Başbuğumuz Türkeş,80 yıllık hayatını Türklük şuur ve gururuna vakfetmiştir
Malatya Milletvekili Mehmet Fendoğlu, 'Başbuğumuz Türkeş, 80 yıllık hayatını Türklük şuur ve gururuna vakfetmiştir' dedi.
Alpaslan Türkeş'in ölümünün 23'ncü yıl dönümü nedeniyle bir mesaj yayımlayan Milliyetçi Hareket Partisi (MHP) Malatya Milletvekili Fendoğlu, "80 yıllık hayatını Türklük şuur ve gururuna vakfeden, İslam ahlak ve faziletine adayan Merhum Başbuğumuz Alpaslan Türkeş Bey, yaşadığı döneme damgasını vuran mümtaz bir dava adamı, inanmış ülkü ve ilke insanıydı. O, bir siyasal hareketin mimarı olmasının yanı sıra, hayat çizgisi içinde yüksek ahlakın, sağlam karakterin, sarsılmaz inancın ve ufuk ötesini gören engin muhakemenin de temsilcisidir. Soğukkanlı ve sağduyulu analiz kabiliyeti, Türk milletinin değerleri ve çıkarları konusundaki derin hassasiyeti, dostları ve hasımları tarafından hep kabul görmüş ve eninde sonunda hakkı teslim edilmiştir. Onun uzlaşmacı, barışçı, yapıcı siyaseti, Türkiye'yi birçok kez krizden kurtarmış; varlığı, Türkiye'nin geleceği ve Türk milletinin kardeşliği için hep ümit verici olmuştur" ifadelerine yer verdi.

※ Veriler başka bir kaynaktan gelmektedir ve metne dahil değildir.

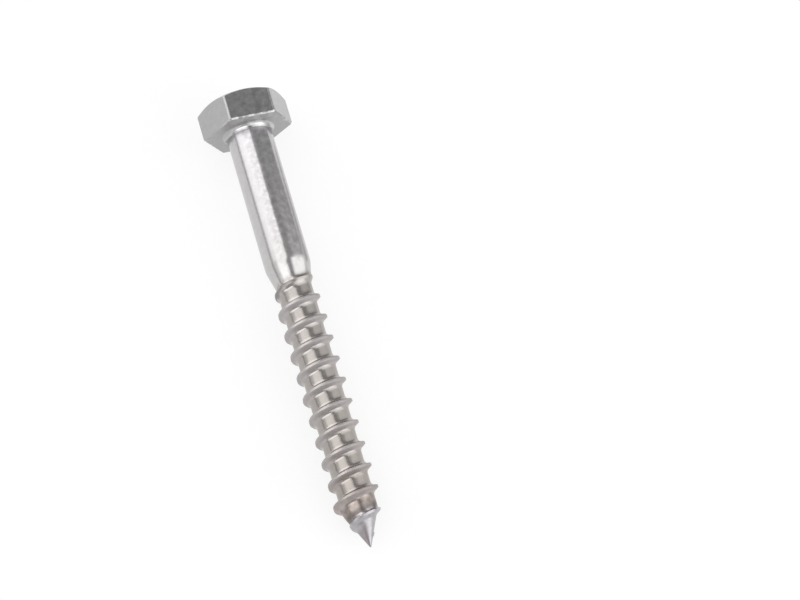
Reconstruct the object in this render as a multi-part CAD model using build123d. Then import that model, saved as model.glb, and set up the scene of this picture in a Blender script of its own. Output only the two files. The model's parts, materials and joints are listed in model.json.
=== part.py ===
from build123d import *
import math
import os

# Hex lag screw (coach screw), cold headed and thread rolled from one bar of stainless steel.
# Millimetres. The screw is drawn with its axis along +X, from the underside of the head to the
# point, and is then laid down as it comes to rest: on one flat of the head and a thread crest.
# The origin of the finished part is the centre of its footprint, on the ground.

# Head
across_flats = 13.0
head_height = 5.15
head_corner_radius = 0.4
bearing_edge_chamfer = 0.2
top_face_diameter = 11.9
top_chamfer_angle = 30.0

# Plain shank, measured from the underside of the head
length_under_head = 71.5
shank_diameter = 7.46
under_head_fillet = 0.45
plain_shank_length = 24.1
shank_shoulder_radius = 5.0
shank_end_taper_angle = 13.7

# Thread core and gimlet point
core_diameter = 5.66
point_half_angle = 25.0
point_tip_radius = 0.2

# Thread ridge, one start, right hand
pitch = 3.6
crest_diameter = 7.5
crest_width = 0.24
flank_angle = 30.0
thread_start = 26.45
run_in_length = 2.2
run_in_ridge_height = 0.66
full_thread_start = 32.0
flare_diameter = 7.9
flare_length = 1.8
flare_to_tip = 7.3
point_ridge_height = 0.55
point_ridge_to_tip = 5.4
point_ridge_end_height = 0.24
point_ridge_end_to_tip = 2.1
ridge_vanishes_to_tip = 1.2

# How far the ridge and the shaft reach into what they are fused to, and the ridge's strips in a turn
ridge_root_depth = 0.35
ridge_end_depth = 0.1
shaft_depth_in_head = 1.0
strips_per_turn = 6


def rise(angle):
    """Rise for one unit of run along a line at this angle in degrees."""
    return math.tan(math.radians(angle))


head_half_width = across_flats / 2
shank_radius = shank_diameter / 2
plain_core_radius = core_diameter / 2
full_ridge_height = crest_diameter / 2 - plain_core_radius
flare_height = flare_diameter / 2 - plain_core_radius
taper_end = plain_shank_length + (shank_radius - plain_core_radius) / rise(shank_end_taper_angle)
cone_apex = length_under_head + point_tip_radius * (1 / math.sin(math.radians(point_half_angle)) - 1)
cone_start = cone_apex - plain_core_radius / rise(point_half_angle)

# Height of the ridge's crest above the core, at distances from the underside of the head
ridge_stations = (
    (thread_start, -ridge_end_depth),
    (thread_start + run_in_length, run_in_ridge_height),
    (full_thread_start, full_ridge_height),
    (length_under_head - flare_to_tip - flare_length, full_ridge_height),
    (length_under_head - flare_to_tip, flare_height),
    (length_under_head - point_ridge_to_tip, point_ridge_height),
    (length_under_head - point_ridge_end_to_tip, point_ridge_end_height),
    (length_under_head - ridge_vanishes_to_tip, -ridge_end_depth),
)
thread_end = ridge_stations[-1][0]


def core_radius(x):
    """Radius under the ridge at x: end taper of the shank, thread core, then the point's cone."""
    on_taper = plain_core_radius + (taper_end - x) * rise(shank_end_taper_angle)
    on_cone = (cone_apex - x) * rise(point_half_angle)
    return min(shank_radius, on_cone, max(plain_core_radius, on_taper))


def ridge_height(x):
    """Height of the crest above the core at x, straight from one station to the next."""
    for (x0, height0), (x1, height1) in zip(ridge_stations, ridge_stations[1:]):
        if x <= x1:
            return height0 + (height1 - height0) * (x - x0) / (x1 - x0)
    return ridge_stations[-1][1]


def crest_radius(x):
    """Radius of the thread's crest at x."""
    return core_radius(x) + ridge_height(x)


def on_helix(x, offset, radius):
    """Point at x + offset and this radius, in the direction that the helix faces at x."""
    angle = math.tau * (x - thread_start) / pitch
    return Vector(x + offset, radius * math.cos(angle), radius * math.sin(angle))


def crest_corner(x, side):
    """Corner of the ridge's section at its crest, on the head's side (-1) or the point's (1)."""
    return on_helix(x, side * crest_width / 2, crest_radius(x))


def root_corner(x, side):
    """Corner of the ridge's section at its root, inside the core."""
    flank_run = (ridge_height(x) + ridge_root_depth) * rise(flank_angle)
    offset = side * (crest_width / 2 + flank_run)
    return on_helix(x, offset, core_radius(x + offset) - ridge_root_depth)


def ridge_edge(corner, side, x0, x1):
    """One edge of a strip: a cubic curve along the helix, tangent to it at x0 and x1."""
    step = (x1 - x0) / 100
    start, end = corner(x0, side), corner(x1, side)
    slopes = [(corner(x + step, side) - corner(x - step, side)) / (2 * step) for x in (x0, x1)]
    start_handle, end_handle = [slope * (x1 - x0) / 3 for slope in slopes]
    return Edge.make_bezier(start, start + start_handle, end - end_handle, end)


def make_ridge():
    """The thread's ridge: a closed skin of smooth ruled strips, several to a turn."""
    corners = ((root_corner, -1), (crest_corner, -1), (crest_corner, 1), (root_corner, 1))
    strips = math.ceil(strips_per_turn * (thread_end - thread_start) / pitch)
    breaks = [thread_start + (thread_end - thread_start) * i / strips for i in range(strips + 1)]
    faces = []
    for x in (thread_start, thread_end):
        section = Wire.make_polygon([corner(x, side) for corner, side in corners], close=True)
        faces.append(Face(section))
    for x0, x1 in zip(breaks, breaks[1:]):
        edges = [ridge_edge(corner, side, x0, x1) for corner, side in corners]
        for first, second in zip(edges, edges[1:] + edges[:1]):
            faces.append(Face.make_surface_from_curves(first, second))
    return Solid(Shell(faces))


def make_head():
    """Hexagon with rounded corners, a broken bearing edge and a conical chamfer at its top."""
    hexagon = RegularPolygon(head_half_width, 6, major_radius=False)
    hexagon = fillet(hexagon.vertices(), head_corner_radius)
    blank = extrude(Plane.YZ * hexagon, -head_height)
    blank = chamfer(blank.edges().group_by(Axis.X)[-1], bearing_edge_chamfer)
    top_radius = top_face_diameter / 2
    cone_outline = Polyline(
        (-head_height, 0),
        (-head_height, top_radius),
        (-head_height + (across_flats - top_radius) * rise(top_chamfer_angle), across_flats),
        (0, across_flats),
        (0, 0),
        close=True,
    )
    return blank & revolve(make_face(cone_outline), Axis.X)


def make_shaft():
    """Under-head fillet, shank, end taper, thread core and point, turned as one outline."""
    half_angle = math.radians(point_half_angle)
    tip_centre_x = length_under_head - point_tip_radius
    collar_radius = shank_radius + 2 * under_head_fillet
    side = Polyline(
        (-shaft_depth_in_head, 0),
        (-shaft_depth_in_head, collar_radius),
        (0, collar_radius),
        (0, shank_radius),
        (plain_shank_length, shank_radius),
        (taper_end, plain_core_radius),
        (cone_start, plain_core_radius),
        (
            tip_centre_x + point_tip_radius * math.sin(half_angle),
            point_tip_radius * math.cos(half_angle),
        ),
    )
    tip = CenterArc((tip_centre_x, 0), point_tip_radius, 90 - point_half_angle, point_half_angle - 90)
    screw_axis = Line((length_under_head, 0), (-shaft_depth_in_head, 0))
    outline = make_face([*side.edges(), *tip.edges(), *screw_axis.edges()])
    for corner, radius in (
        ((0, shank_radius), under_head_fillet),
        ((plain_shank_length, shank_radius), shank_shoulder_radius),
    ):
        outline = fillet(outline.vertices().sort_by_distance(corner)[0], radius)
    return revolve(outline, Axis.X)


def rest_angle():
    """Tilt at which the head's lower flat and the lowest thread crest touch level ground."""
    slopes = []
    x = thread_start + 3 / 4 * pitch
    while x < thread_end:
        contact_run = x + crest_width / 2 + bearing_edge_chamfer
        slopes.append((head_half_width - crest_radius(x)) / contact_run)
        x += pitch
    return math.degrees(math.atan(min(slopes)))


def make_screw():
    """The whole screw in one piece, lying on the ground with its point towards +X."""
    screw = make_shaft() + make_ridge() + make_head()
    screw = Rot(0, rest_angle(), 0) * screw
    box = screw.bounding_box()
    return Pos(-box.center().X, -box.center().Y, -box.min.Z) * screw


os.makedirs("parts", exist_ok=True)
export_step(make_screw(), "parts/lag_screw.step")
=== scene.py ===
import json
import math

import bpy
from mathutils import Matrix, Quaternion, Vector, noise


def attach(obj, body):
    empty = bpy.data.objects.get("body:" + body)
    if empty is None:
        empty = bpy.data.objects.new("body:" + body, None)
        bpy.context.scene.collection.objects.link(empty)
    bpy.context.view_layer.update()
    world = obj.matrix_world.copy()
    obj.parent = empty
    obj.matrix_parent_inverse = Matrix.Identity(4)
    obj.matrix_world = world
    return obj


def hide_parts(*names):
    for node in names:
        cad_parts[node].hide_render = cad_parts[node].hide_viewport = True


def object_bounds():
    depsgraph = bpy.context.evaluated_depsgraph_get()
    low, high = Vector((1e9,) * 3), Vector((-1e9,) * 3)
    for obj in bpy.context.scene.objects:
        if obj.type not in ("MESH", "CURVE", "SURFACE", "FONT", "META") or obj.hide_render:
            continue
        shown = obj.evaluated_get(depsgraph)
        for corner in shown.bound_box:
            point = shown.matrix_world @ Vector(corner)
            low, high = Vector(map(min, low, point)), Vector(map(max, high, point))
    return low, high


# Lag screw dressed for looks: one closed mesh with the thread, shank and head in full detail.
# Sizes in the dictionaries are millimetres, measured from the underside of the head.

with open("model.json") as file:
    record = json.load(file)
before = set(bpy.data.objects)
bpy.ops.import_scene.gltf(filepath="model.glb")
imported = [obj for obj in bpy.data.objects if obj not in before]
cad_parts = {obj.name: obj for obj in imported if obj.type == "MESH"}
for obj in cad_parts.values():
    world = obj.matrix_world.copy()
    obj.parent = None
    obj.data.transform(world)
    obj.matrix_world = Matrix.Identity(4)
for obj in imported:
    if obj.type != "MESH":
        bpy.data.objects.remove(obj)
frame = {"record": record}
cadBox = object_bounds()
mm = 0.001
slack = mm / 100      # a point this near its place is picked
weld = mm / 1000      # points this near each other are made one
mounts = {mount["name"]: mount for mount in frame["record"]["mounts"]}
screwAxis = Vector(mounts["plain_shank"]["axis"]).normalized()
shankCentre = Vector(mounts["plain_shank"]["pos_m"])
toHead = Vector(mounts["under_head_face"]["pos_m"]) - shankCentre
underHead = shankCentre + screwAxis * screwAxis.dot(toHead)
restTilt = math.atan2(-screwAxis.z, screwAxis.x)
restPose = Matrix.Translation(underHead) @ Matrix.Rotation(restTilt, 4, "Y")
print("frame loaded, screw tilted", round(math.degrees(restTilt), 3), "degrees")


def makeActive(obj):
    bpy.ops.object.select_all(action="DESELECT")
    obj.select_set(True)
    bpy.context.view_layer.objects.active = obj


def editMode(obj):
    makeActive(obj)
    bpy.ops.object.mode_set(mode="EDIT")
    bpy.ops.mesh.select_all(action="DESELECT")


def objectMode():
    bpy.ops.object.mode_set(mode="OBJECT")


def applyModifier(obj, name, kind, **settings):
    modifier = obj.modifiers.new(name, kind)
    for key, value in settings.items():
        setattr(modifier, key, value)
    makeActive(obj)
    bpy.ops.object.modifier_apply(modifier=modifier.name)


def selectEdges(obj, wanted, onlySelected=False):
    # edges with both ends where they are wanted, of all edges or of those selected now;
    # the flags are set in object mode and hold in edit mode
    objectMode()
    bpy.context.tool_settings.mesh_select_mode = (False, True, False)
    mesh = obj.data
    picked = []
    for edge in mesh.edges:
        inPlace = all(wanted(mesh.vertices[i].co) for i in edge.vertices)
        picked.append(inPlace and (edge.select or not onlySelected))
    for item in (*mesh.vertices, *mesh.edges, *mesh.polygons):
        item.select = False
    for edge, pick in zip(mesh.edges, picked):
        edge.select = pick
    bpy.ops.object.mode_set(mode="EDIT")


def extrudeAlong(run):
    # the selected loop is carried along the axis
    bpy.ops.mesh.extrude_edges_move(TRANSFORM_OT_translate={"value": (run, 0, 0)})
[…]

Allah'a olan inancını, devlete olan bağlılığını, millete olan sadakatini birbiriyle çatışmadan, uyum içinde nasıl bir arada bulunacağını kendi yaşantısı ve koyduğu ilkeleri ile herkese gösterdiğine dikkat çeken Fendoğlu, "Hayatında asla yılgınlığa yer olmamış, fırtınalı geçen ömrü boyunca, herkesin düştüğü yerde ve zamanda, o kalkıp dimdik ve tek başına yürüyebilmiştir. "Fikir, iman, ülkü aşkı. İnsanları güçlü yapan bunlardır" diyerek, azmin, kararlılık ve istikrarın, sorunları aşmada en etkili çözüm yolu olduğunun işaretini vermiştir. Bir kutlu davaya başlarken, inançla yola koyulmanın birinci şart olduğunu şahsında ispat etmiş; başarının, yürümek istemeyenleri iyi tanımaktan geçtiğini hepimize öğretmiştir" şeklinde konuştu.
Fendoğlu, "1944 yılının baskı ve zulümlerinden, 1997 yılının Nisanına kadar uzanan muhteşem milliyetçilik mücadelesi, hayatını ülkesine ve milletine adamışlığın en mümtaz örneklerini oluşturmuştur. O büyük dava ve devlet adamının aramızdan ayrılışının yıl dönümünde eserlerinin anlam ve önemini bu vesile ile bir kez daha idrak ediyoruz. Cenabı Allah'ın rızası yolunda, 80 yıllık bir ömrü Türk-İslam davasına vakfederek 'Bir Türk milliyetçisi nasıl olmalıdır' cevabını, tarihin altın sayfalarına işlemiştir. Gözlerden dökülen yaşlar, dillerden dökülen ayetler, hüzün dolu yürekler, sevda yüklü gönüller, 'Başbuğlar ölmez' haykırışlarında. Bu kutlu sevdanın, toprakla örtülmeyeceğinin, bu irfan sayfasının umutsuzlukla bütünleşemeyeceğinin ispatıdır. Bu vesile ile kalplerimizdeki yeri, gönlümüzdeki zirvesi asla değişmeyecek olan, Seksen yılık şerefli bir ömürden sonra, 1997 yılında Hakk'a teslim olan Başbuğumuz Alparslan Türkeş Beyi, bir kez daha saygı, minnet ve rahmet ile anıyorum. Ruhu şad, kekanı cennet olsun" şeklinde açıklamasını tamamladı.